A busca pela terceirização de responsabilidade feita pelo presidente foi reforçada por seu ministro do Desenvolvimento Regional, e hoje, senador eleito, Rogério Marinho, que culpou a quantidade de chuvas que, segundo ele, “nenhum meteorologista previu”. Ainda teve a pachorra de falar que, até o ano passado, a pauta era a seca no país, como se tempestades não matassem no Estado do Rio todo verão.

A lama que mata nas montanhas nas chuvas não é fator desconhecido, pelo contrário, é uma visitante recorrente. Por exemplo, em 11 de janeiro de 2011, 918 pessoas morreram em diversos municípios da região serrana do Rio após deslizamento de terra; em 5 de fevereiro de 1988, 134 perderam a vida após um temporal na mesma Petrópolis; em 18 de março de 1967, 436 pessoas morreram nos deslizamentos de Caraguatatuba (SP); entre 1966 e 1967, a lama causou centenas de mortes na Serra das Araras, no Rio – não há um registro oficial, mas contagens variam de 400 a cerca de 2000.

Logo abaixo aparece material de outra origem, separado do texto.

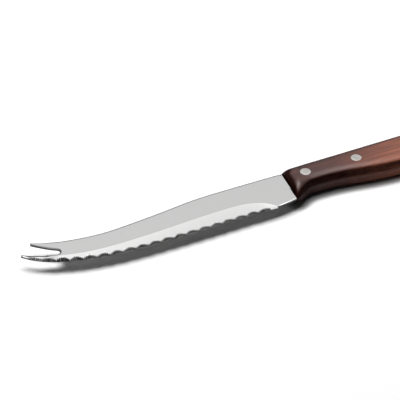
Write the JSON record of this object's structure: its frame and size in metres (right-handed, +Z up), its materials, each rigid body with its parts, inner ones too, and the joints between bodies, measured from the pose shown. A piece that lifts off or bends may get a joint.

Em todos esses casos, bem como na atual tragédia no Paraná, as mortes poderiam ter sido evitadas seja com obras para evitar deslizamentos, seja com políticas de moradia que construam casas em locais fora de risco, com pesquisas para o levantamento de novas áreas de risco, com o desenvolvimento e aplicação de protocolos de retirada emergencial e recolocação de forma decente e digna, com políticas de adaptação e mitigação de mudanças climáticas.

Como já disse aqui, o Brasil não precisa de gestores que peçam a Deus para evitar e mitigar novas catástrofes, como se elas fossem fato consumado, mas de gente dedicada a resolver o problema por conta própria. Infelizmente, muita gente esquece disso na hora de votar e escolhe a pessoa simplesmente porque ela abraça o seu pastor.

A tragédia das chuvas não começou com esses representantes, nem terminará com eles. Porque, apesar do caminho para começar a resolver tudo isso ser bem conhecido, a principal política pública diante das mortes por deslizamento de terra no Brasil tem sido o sobrevoo de autoridades por helicóptero.